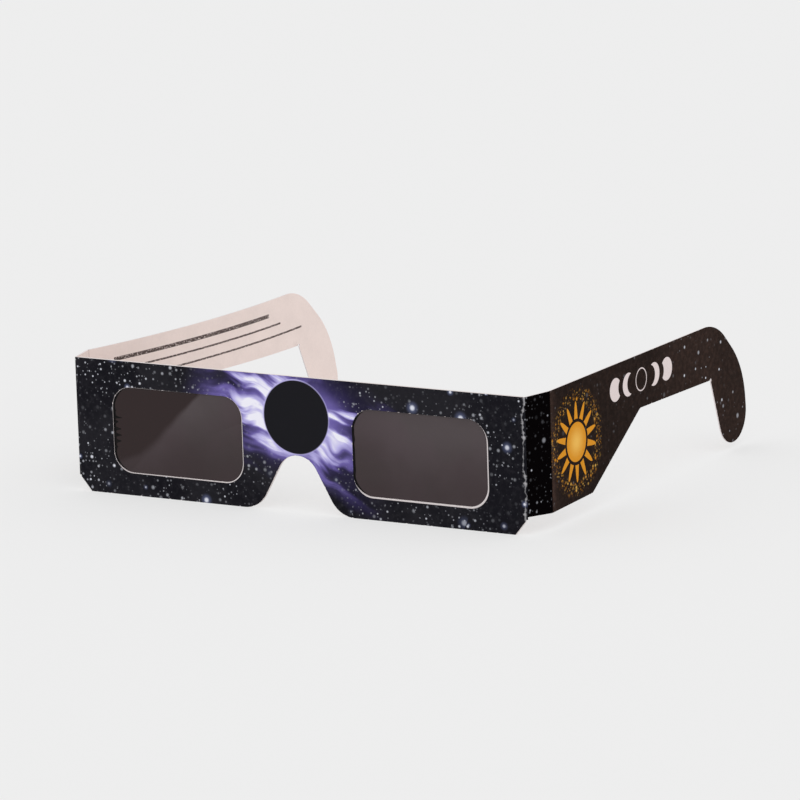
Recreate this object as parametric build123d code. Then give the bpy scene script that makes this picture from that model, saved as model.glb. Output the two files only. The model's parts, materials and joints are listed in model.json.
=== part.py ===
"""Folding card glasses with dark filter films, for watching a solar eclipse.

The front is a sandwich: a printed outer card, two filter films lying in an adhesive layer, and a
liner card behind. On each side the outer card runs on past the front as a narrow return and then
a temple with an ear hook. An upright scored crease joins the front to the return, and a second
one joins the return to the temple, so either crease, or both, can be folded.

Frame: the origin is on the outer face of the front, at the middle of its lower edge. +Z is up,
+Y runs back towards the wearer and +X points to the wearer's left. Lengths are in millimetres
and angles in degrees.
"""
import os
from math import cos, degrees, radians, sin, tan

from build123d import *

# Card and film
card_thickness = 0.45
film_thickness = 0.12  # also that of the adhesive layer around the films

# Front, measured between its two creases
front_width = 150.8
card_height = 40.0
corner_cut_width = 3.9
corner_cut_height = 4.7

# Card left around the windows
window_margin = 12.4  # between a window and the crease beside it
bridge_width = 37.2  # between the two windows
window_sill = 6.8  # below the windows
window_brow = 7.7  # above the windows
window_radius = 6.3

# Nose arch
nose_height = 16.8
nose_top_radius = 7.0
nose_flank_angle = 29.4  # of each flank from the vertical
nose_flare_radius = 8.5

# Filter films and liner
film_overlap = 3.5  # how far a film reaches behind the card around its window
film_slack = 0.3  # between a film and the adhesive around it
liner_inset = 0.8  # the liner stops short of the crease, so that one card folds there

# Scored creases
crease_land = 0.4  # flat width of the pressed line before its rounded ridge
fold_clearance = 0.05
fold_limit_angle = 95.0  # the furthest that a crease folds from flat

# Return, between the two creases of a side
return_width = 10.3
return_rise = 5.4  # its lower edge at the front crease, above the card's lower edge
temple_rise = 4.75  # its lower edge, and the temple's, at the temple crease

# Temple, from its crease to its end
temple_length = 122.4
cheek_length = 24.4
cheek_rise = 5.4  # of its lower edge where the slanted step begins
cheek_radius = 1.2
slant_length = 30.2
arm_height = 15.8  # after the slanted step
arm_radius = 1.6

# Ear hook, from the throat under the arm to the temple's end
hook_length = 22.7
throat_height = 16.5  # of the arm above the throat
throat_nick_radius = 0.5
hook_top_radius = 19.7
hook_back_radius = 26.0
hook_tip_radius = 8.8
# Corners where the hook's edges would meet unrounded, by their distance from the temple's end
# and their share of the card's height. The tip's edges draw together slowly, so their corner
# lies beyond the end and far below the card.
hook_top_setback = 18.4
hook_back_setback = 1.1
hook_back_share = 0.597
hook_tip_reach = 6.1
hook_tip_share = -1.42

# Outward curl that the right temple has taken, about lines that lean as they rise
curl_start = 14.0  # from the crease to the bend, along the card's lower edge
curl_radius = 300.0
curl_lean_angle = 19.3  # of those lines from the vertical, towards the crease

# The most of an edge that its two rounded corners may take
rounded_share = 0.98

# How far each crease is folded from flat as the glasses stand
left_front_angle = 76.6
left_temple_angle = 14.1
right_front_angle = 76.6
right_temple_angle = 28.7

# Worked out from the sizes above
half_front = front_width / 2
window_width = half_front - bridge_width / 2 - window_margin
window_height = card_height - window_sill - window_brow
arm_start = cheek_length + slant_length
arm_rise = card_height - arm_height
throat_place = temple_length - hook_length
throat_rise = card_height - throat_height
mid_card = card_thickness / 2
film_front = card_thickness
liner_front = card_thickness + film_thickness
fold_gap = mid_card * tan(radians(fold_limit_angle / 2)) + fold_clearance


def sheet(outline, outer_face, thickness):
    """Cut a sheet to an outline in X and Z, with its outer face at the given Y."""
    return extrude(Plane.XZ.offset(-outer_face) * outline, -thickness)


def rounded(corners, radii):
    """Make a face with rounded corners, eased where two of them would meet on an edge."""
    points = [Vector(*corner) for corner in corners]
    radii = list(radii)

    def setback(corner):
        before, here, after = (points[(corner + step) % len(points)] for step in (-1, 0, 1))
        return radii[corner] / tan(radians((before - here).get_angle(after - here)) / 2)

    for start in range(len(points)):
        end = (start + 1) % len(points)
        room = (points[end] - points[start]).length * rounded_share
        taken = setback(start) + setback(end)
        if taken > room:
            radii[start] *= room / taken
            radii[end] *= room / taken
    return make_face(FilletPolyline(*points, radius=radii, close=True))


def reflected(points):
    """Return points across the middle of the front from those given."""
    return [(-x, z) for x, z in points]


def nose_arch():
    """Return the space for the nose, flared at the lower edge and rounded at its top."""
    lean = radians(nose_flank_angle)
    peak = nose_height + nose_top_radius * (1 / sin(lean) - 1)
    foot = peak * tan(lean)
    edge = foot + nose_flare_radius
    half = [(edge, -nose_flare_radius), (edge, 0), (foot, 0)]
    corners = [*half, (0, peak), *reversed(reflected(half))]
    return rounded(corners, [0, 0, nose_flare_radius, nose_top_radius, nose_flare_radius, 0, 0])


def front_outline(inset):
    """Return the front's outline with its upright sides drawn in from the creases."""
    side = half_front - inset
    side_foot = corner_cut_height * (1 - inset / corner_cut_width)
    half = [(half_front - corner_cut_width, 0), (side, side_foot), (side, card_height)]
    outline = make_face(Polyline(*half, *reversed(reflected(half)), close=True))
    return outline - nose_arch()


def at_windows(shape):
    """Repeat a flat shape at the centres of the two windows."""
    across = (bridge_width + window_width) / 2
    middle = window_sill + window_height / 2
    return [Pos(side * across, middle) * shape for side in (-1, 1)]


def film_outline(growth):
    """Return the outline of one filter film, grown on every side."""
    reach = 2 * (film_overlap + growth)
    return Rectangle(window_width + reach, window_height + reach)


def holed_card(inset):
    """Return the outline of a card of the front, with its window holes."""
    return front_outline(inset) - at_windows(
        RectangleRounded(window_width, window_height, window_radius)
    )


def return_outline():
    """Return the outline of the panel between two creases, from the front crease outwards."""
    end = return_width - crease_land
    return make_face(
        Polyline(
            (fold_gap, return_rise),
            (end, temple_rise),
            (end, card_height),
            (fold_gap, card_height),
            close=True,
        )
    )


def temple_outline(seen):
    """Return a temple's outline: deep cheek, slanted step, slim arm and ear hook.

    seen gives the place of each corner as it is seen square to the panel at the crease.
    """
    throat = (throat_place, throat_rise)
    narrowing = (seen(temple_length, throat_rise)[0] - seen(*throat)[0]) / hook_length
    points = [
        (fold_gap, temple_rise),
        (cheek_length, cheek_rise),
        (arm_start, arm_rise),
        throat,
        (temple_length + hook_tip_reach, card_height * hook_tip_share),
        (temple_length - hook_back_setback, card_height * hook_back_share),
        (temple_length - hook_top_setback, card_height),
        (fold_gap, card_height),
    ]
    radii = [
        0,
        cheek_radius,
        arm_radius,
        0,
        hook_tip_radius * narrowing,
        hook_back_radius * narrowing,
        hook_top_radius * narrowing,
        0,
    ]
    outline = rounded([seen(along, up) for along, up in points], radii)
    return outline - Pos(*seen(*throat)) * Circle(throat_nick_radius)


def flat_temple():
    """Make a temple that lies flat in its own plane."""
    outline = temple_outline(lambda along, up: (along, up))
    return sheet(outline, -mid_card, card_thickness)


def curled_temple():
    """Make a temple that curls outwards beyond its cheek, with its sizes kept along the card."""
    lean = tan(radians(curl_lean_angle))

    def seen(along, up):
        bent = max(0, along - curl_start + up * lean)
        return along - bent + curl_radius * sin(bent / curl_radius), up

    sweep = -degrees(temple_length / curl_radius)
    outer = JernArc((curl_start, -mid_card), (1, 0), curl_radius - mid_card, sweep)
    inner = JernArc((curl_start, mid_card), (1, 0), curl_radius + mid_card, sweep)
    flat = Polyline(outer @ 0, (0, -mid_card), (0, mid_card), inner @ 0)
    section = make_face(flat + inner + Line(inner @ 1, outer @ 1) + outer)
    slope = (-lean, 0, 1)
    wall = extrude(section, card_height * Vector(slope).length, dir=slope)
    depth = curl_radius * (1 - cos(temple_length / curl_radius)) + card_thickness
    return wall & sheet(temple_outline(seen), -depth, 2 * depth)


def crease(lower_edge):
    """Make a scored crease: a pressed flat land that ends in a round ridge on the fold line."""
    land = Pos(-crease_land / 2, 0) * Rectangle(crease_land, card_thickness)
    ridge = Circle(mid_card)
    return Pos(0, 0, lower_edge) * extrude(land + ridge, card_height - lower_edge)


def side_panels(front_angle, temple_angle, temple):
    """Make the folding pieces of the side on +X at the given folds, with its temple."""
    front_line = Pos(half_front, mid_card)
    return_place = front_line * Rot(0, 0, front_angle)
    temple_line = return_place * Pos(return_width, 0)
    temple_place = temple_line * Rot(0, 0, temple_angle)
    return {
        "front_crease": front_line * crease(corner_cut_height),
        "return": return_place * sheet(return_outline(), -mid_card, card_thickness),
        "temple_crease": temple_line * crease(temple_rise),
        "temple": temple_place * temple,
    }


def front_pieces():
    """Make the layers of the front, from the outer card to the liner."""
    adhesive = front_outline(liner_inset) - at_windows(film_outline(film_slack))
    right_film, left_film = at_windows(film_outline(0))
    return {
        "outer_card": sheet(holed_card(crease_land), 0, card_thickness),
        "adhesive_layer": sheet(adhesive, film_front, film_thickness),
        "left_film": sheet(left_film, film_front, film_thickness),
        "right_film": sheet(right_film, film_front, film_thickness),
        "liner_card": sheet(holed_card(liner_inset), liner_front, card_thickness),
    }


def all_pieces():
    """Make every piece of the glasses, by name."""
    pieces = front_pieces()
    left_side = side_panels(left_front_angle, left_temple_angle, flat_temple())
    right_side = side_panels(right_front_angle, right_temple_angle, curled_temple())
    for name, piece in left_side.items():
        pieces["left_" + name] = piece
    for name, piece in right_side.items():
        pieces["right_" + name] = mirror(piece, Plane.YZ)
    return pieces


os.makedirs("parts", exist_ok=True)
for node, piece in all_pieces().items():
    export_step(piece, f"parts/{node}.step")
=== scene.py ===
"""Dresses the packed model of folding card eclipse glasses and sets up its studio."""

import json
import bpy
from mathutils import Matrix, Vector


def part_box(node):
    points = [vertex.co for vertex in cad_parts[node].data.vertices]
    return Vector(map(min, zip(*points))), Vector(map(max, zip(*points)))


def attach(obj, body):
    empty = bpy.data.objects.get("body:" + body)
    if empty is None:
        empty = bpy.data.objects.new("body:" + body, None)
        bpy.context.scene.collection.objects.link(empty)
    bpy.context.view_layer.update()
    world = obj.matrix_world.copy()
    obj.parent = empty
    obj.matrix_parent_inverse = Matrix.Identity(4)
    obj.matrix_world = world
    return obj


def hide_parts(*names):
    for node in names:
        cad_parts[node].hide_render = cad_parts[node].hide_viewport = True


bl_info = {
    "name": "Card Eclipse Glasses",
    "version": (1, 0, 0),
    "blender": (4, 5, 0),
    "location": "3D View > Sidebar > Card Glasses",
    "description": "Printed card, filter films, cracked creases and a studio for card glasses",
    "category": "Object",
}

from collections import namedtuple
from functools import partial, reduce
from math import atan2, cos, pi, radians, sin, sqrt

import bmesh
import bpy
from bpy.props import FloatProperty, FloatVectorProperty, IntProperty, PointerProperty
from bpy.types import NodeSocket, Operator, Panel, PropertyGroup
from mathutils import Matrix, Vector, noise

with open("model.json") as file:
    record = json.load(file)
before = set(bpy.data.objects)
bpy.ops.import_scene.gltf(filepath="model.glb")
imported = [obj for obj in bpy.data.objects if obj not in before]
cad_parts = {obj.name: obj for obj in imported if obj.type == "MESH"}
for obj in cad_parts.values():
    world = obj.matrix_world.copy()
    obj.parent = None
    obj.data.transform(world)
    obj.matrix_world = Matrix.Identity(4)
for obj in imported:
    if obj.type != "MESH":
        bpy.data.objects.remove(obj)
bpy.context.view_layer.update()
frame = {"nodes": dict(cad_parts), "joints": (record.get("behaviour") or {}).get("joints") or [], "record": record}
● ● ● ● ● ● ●
◆ **TASK STATEMENT**:
Reproduce, without alteration, solely the lines beginning at the line that includes "pieces = front_pieces()" and ending at the line that includes "if empty is", both lines included.

◆ **ANSWER TO THE PROBLEM**:
    pieces = front_pieces()
    left_side = side_panels(left_front_angle, left_temple_angle, flat_temple())
    right_side = side_panels(right_front_angle, right_temple_angle, curled_temple())
    for name, piece in left_side.items():
        pieces["left_" + name] = piece
    for name, piece in right_side.items():
        pieces["right_" + name] = mirror(piece, Plane.YZ)
    return pieces


os.makedirs("parts", exist_ok=True)
for node, piece in all_pieces().items():
    export_step(piece, f"parts/{node}.step")
=== scene.py ===
"""Dresses the packed model of folding card eclipse glasses and sets up its studio."""

import json
import bpy
from mathutils import Matrix, Vector


def part_box(node):
    points = [vertex.co for vertex in cad_parts[node].data.vertices]
    return Vector(map(min, zip(*points))), Vector(map(max, zip(*points)))


def attach(obj, body):
    empty = bpy.data.objects.get("body:" + body)
    if empty is None:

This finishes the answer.